„96 Hours“ (Original: „Taken„) ist ein Actionfilm, der den ehemaligen CIA-Agenten Bryan Mills (Liam Neeson) auf seiner Reise nach Paris begleitet, um seine Tochter Kim (Maggie Grace) zu retten, nachdem sie entführt und in den Sexhandel verschleppt wurde. Der Film wird dabei oft auf eine Ebene der Rachethriller à la „John Wick“ oder „The Equalizer“ gestellt. Eine genauere Betrachtung zeigt allerdings, dass „96 Hours“ in vielerlei Hinsicht gegenüber den genannten Filmen versagt.
Spoiler-Warnung
Eine Entführung der Tochter, so alt wie die Hügel von Hollywood, wird hier ohne den geringsten Versuch der Innovation recycelt. Man kann sich kaum des Gefühls erwehren, dass man dieses Geschehen schon gefühlt tausendmal durchgekaut hat. Der Film zeigt kein Interesse daran, diesem Altbekannten etwas Neues hinzuzufügen. Die Actionszenen, jene Momente, in denen man normalerweise vor Spannung in den Stuhl gepresst wird, verkommen zu einer Art Handgemenge aus der Mottenkiste des Actionfilms. Mills, der vermeintliche Actionheld, agiert mehr wie ein hyperaktiver Hooligan im Wahn, der wild um sich schlägt und schießt, ohne eine Spur von Eleganz oder taktischem Geschick. Er mutiert zu einem wilden Berserker, dem es gleichgültig ist, wen oder was er töten oder verletzen muss, um seine Tochter zu retten.
Blinder Rachefeldzug
Die Verherrlichung der Gewalt in diesem Film ist nicht nur offensichtlich, sondern auch fast schon widerlich. Mills wird zum strahlenden Helden, der mit einer entfesselten Mordlust durch Paris zieht. In einer Welt, in der Nicht-Amerikaner kollektiv zu Bösewichten stilisiert werden. Ob Franzosen oder Albaner, es gibt keine nicht-amerikanischen Figuren, die als „gut“ inszeniert werden. Die Grenze zwischen Gerechtigkeit und Rache verschwimmt zu einem blutigen Brei, in dem der Endsieg der Hauptfigur wichtiger erscheint als jede moralische Reflexion.

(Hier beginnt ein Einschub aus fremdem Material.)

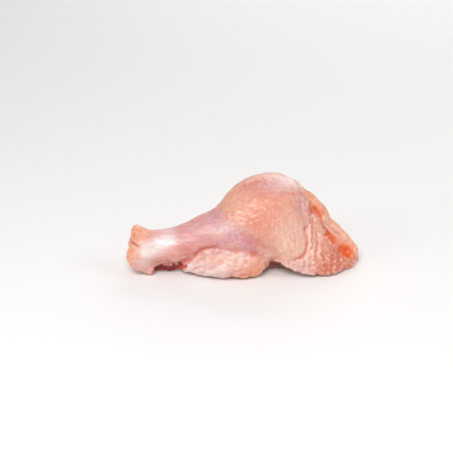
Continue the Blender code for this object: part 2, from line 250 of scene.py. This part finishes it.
PALE_SHANK = Streak(1.3, (9.5, 12.2), (19.5, 17.8), 3.6)
PALE_SHANK_SPECKS = Oval(0.7, (13.0, 9.2), (6.0, 2.4))
PALE_KNUCKLE = Oval(0.65, (8.0, 6.5), (4.5, 4.5))
PALE_RIM = Streak(0.35, (86.5, 27.5), (100.0, 16.4), 1.8)
PALE_MIDDLE = Oval(0.9, (43.0, 22.0), (7.0, 3.2))
PALE_CORNER = Oval(0.5, (63.8, 10.3), (3.0, 3.4))
SINEW = Streak(1.0, (10.0, 11.8), (18.5, 16.2), 3.2)
FAT_WEB = Oval(0.6, (55.0, 5.0), (7.0, 5.0))
FAT_TIP = Oval(1.0, (102.0, 8.0), (4.0, 6.0))
CREAM_SHOULDER = Oval(0.35, (48.5, 34.0), (8.0, 7.0))
CREAM_SPECKS = Oval(0.25, (41.5, 22.4), (4.5, 2.2))
WET_SHANK = Streak(1.0, (10.5, 12.5), (18.5, 17.0), 4.5)
WET_MIDDLE = Oval(1.0, (42.5, 21.5), (6.5, 4.0))
WET_TOP = Oval(0.4, (71.0, 43.0), (9.0, 4.0))


# ---- smooth functions of place ----
def step(low, high, value):
    """Rises smoothly from 0 at low to 1 at high."""
    t = np.clip((value - low) / (high - low), 0.0, 1.0)
    return t * t * (3 - 2 * t)


def between(low, high, share):
    """Runs from low, where the share is 0, to high, where it is 1."""
    return low + (high - low) * share


def noise_at(points, size, seed):
    """Smooth noise from -1 to 1, with lumps of this size, which may differ along each axis."""
    offset = Vector((seed * 17.3, seed * 5.1, seed * 9.7))
    return np.array([noise.noise(Vector(point) + offset) for point in points / np.asarray(size, float)])


def drift(points, size, seeds):
    """A smooth shift of each point, from -1 to 1 along as many axes as there are seeds."""
    return np.column_stack([noise_at(points, size, seed) for seed in seeds])


def along_path(points, path):
    """Each point's distance to a path of straight legs, and the share of the path passed there."""
    nearest = np.full(len(points), np.inf)
    passed = np.zeros(len(points))
    length_so_far = 0.0
    for start, end in zip(path, path[1:]):
        start, leg = np.asarray(start, float), np.subtract(end, start)
        length = np.linalg.norm(leg)
        share = np.clip((points - start) @ leg / length**2, 0.0, 1.0)
        away = np.linalg.norm(points - start - share[:, None] * leg, axis=1)
        closer = away < nearest
        nearest[closer] = away[closer]
        passed[closer] = length_so_far + length * share[closer]
        length_so_far += length
    return nearest, passed / length_so_far


def distance_to_path(points, path):
    return along_path(points, path)[0]


def within(points, outline, soft):
    """1 inside a flat outline and 0 outside it, fading over a band this wide."""
    inside = np.zeros(len(points), bool)
    x, y = points.T
    closed = outline + outline[:1]
    for (x0, y0), (x1, y1) in zip(closed, closed[1:]):
        if y0 != y1:
            crosses = (y0 > y) != (y1 > y)
            inside ^= crosses & (x < (x1 - x0) * (y - y0) / (y1 - y0) + x0)
    away = distance_to_path(points, closed)
    return step(-soft / 2, soft / 2, np.where(inside, away, -away))


def strongest(masks):
    return np.maximum.reduce(list(masks))


def bumps(u, v, gap):
    """Domes from 0 to 1 on a lattice of triangles, the way follicles lie."""
    total = 0.0
    for turn in (0.0, math.pi / 3, 2 * math.pi / 3):
        total = total + np.cos(2 * math.pi * (u * math.cos(turn) + v * math.sin(turn)) / gap)
    return np.clip((total / 3 + 0.25) / 1.25, 0.0, 1.0) ** 1.5


def pebbles(points, gap, seed):
    """Domes from 0 to 1 scattered without order, about this far apart."""
    offset = Vector((seed * 3.7, seed * 11.9, seed * 6.1))
    away = np.array([noise.voronoi(Vector(point) + offset)[0][0] for point in points / gap])
    return np.exp(-((away / 0.42) ** 2))


# ---- the fine mesh ----
def new_piece(name, data):
    piece = bpy.data.objects.new(name, data)
    bpy.context.scene.collection.objects.link(piece)
    return piece


def fine_copy(node, name):
    """A close-meshed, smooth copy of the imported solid, for relief that the solid is too coarse to hold."""
    bm = bmesh.new()
    bm.from_mesh(node.data)
    bmesh.ops.remove_doubles(bm, verts=bm.verts, dist=0.001 * MM)
    mesh = bpy.data.meshes.new(name)
    bm.to_mesh(mesh)
    bm.free()
    coarse = new_piece("coarse", mesh)
    round_off = coarse.modifiers.new("round_off", "SUBSURF")
    round_off.levels = 1
    remesh = coarse.modifiers.new("remesh", "REMESH")
    remesh.mode = "VOXEL"
    remesh.voxel_size = GRID * MM
    soften = coarse.modifiers.new("soften", "SMOOTH")
    soften.factor = 0.5
    soften.iterations = SMOOTHINGS
    graph = bpy.context.evaluated_depsgraph_get()
    fine = bpy.data.meshes.new_from_object(coarse.evaluated_get(graph))
    bpy.data.objects.remove(coarse)
    fine.name = name
    return new_piece(name, fine)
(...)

Die von Pierre Morel inszenierten Actionszenen sind wie ein blutiges Gemälde der Selbstgefälligkeit, in dem jede Schlägerei und jeder Schuss darauf abzielt, den Protagonisten als unbesiegbaren Helden zu inszenieren, anstatt die Abgründe dieser Gewalt zu ergründen. Dieser Held hat allerdings weder Interesse weitere Frauen aus diesem Sexhandel zu befreien noch diesen Sexhandel in irgendeiner Weise zu stoppen. Sein einziges Ziel ist es, seine Tochter zu retten. Am Ende ist sie eine Art trophäenhafte Belohnung für den siegreichen Rächer.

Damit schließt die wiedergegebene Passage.